Visteon generated $86 million of cash from operations related to Electronics in the fourth quarter. Electronics capital expenditures totaled $20 million, and adjusted free cash flow, a non-GAAP measure as defined below, for Electronics totaled $79 million in the quarter.
During 2016, Visteon entered into accelerated stock buyback programs with a third-party financial institution to purchase shares of common stock for an aggregate purchase price of $500 million. Under these programs, Visteon purchased 7,190,506 shares at an average price of $69.48. As of Dec. 31, 2016, the company had 33.2 million diluted shares of common stock outstanding.
On Jan. 10, 2017, Visteon’s board of directors authorized $400 million of share repurchase of its shares of common stock through March 31, 2018.
Full-Year 2017 Outlook
Visteon projects Electronics Product Group 2017 sales of $3.1 billion to $3.2 billion. Adjusted EBITDA for the Electronics Product Group is projected in the range of $355 million to $370 million. Adjusted free cash flow for the Electronics Product Group is projected in the range of $165 million to $180 million.
Visteon is a global company that designs, engineers and manufactures innovative cockpit electronics products and connected car solutions for most of the world’s major vehicle manufacturers. Visteon is a leading provider of instrument clusters, head-up displays, information displays, infotainment, audio systems, telematics and SmartCore™ cockpit domain controllers. Visteon also supplies embedded multimedia and smartphone connectivity software solutions to the global automotive industry. Headquartered in Van Buren Township, Michigan, Visteon has approximately 10,000 employees at more than 40 facilities in 19 countries. Visteon had sales of $3.16 billion in 2016. Learn more at www.visteon.com.
Conference Call and Presentation
Today, Thursday, Feb. 23, at 9 a.m.
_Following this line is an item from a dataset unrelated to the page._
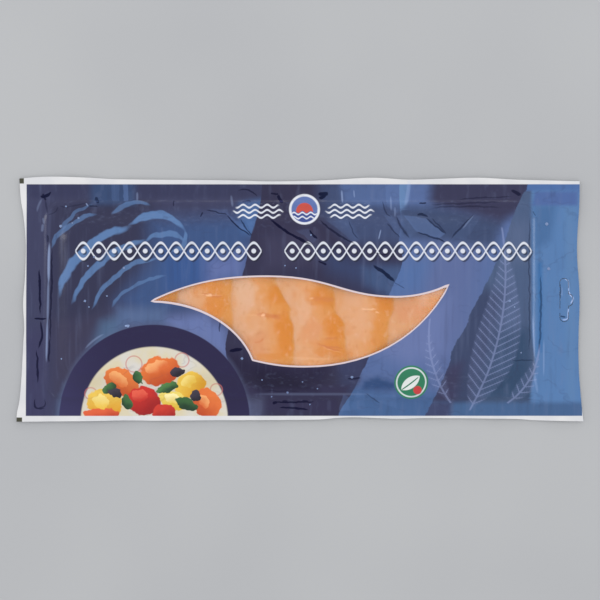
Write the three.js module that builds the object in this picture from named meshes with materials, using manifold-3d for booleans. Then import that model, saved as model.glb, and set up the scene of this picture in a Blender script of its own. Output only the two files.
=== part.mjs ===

ET, the company will host a conference call for the investment community to discuss the quarter’s results and other related items. The conference call is available to the general public via a live audio webcast.
The dial-in numbers to participate in the call are:
Outside U.S./Canada: 970-297-2404
(Call approximately 10 minutes before the start of the conference.)
The conference call and live audio webcast, the financial results news release, related presentation materials and other supplemental information will be accessible through Visteon’s website at www.visteon.com.
A replay of the conference call will be available through the company’s website or by dialing 855-859-2056 (toll-free from the U.S. and Canada) or 404-537-3406 (international). The conference ID for the phone replay is 66413145. The phone replay will be available for one week following the conference call.
This press release contains "forward-looking statements" within the meaning of the Private Securities Litigation Reform Act of 1995. Forward-looking statements are not guarantees of future results and conditions but rather are subject to various factors, risks and uncertainties that could cause our actual results to differ materially from those expressed in these forward-looking statements, including, but not limited to: (1) conditions within the automotive industry, including (i) the automotive vehicle production volumes and schedules of our customers, (ii) the financial condition of our customers and the effects of any restructuring or reorganization plans that may be undertaken by our customers or suppliers, including work stoppages, and (iii) possible disruptions in the supply of commodities to us or our customers due to financial distress, work stoppages, natural disasters or civil unrest; (2) our ability to satisfy future capital and liquidity requirements; including our ability to access the credit and capital markets at the times and in the amounts needed and on terms acceptable to us; our ability to comply with financial and other covenants in our credit agreements; and the continuation of acceptable supplier payment terms; (3) our ability to satisfy pension and other post-employment benefit obligations; (4) our ability to access funds generated by foreign subsidiaries and joint ventures on a timely and cost-effective basis; (5) our ability to execute on our transformational plans and cost-reduction initiatives in the amounts and on the timing contemplated; (6) general economic conditions, including changes in interest rates, currency exchange rates and fuel prices; (7) the timing and expenses related to internal restructurings, employee reductions, acquisitions or dispositions and the effect of pension and other post-employment benefit obligations; (8) increases in raw material and energy costs and our ability to offset or recover these costs, increases in our warranty, product liability and recall costs or the outcome of legal or regulatory proceedings to which we are or may become a party; and (9) those factors identified in our filings with the SEC (including our Annual Report on Form 10-K for the fiscal year ended Dec. 31, 2016).
Caution should be taken not to place undue reliance on our forward-looking statements, which represent our view only as of the date of this release, and which we assume no obligation to update. The financial results presented herein are preliminary and unaudited; final financial results will be included in the company's Annual Report on Form 10-K for the fiscal year ended Dec. 31, 2016. New business wins and rewins do not represent firm orders or firm commitments from customers, but are based on various assumptions, including the timing and duration of product launches, vehicle production levels, customer price reductions and currency exchange rates.
Use of Non-GAAP Financial Information
This press release contains information about Visteon's financial results which is not presented in accordance with accounting principles generally accepted in the United States ("GAAP"). Such non-GAAP financial measures are reconciled to their closest GAAP financial measures at the end of this press release. The provision of these comparable GAAP financial measures for 2017 is not intended to indicate that Visteon is explicitly or implicitly providing projections on those GAAP financial measures, and actual results for such measures are likely to vary from those presented. The reconciliations include all information reasonably available to the company at the date of this press release and the adjustments that management can reasonably predict.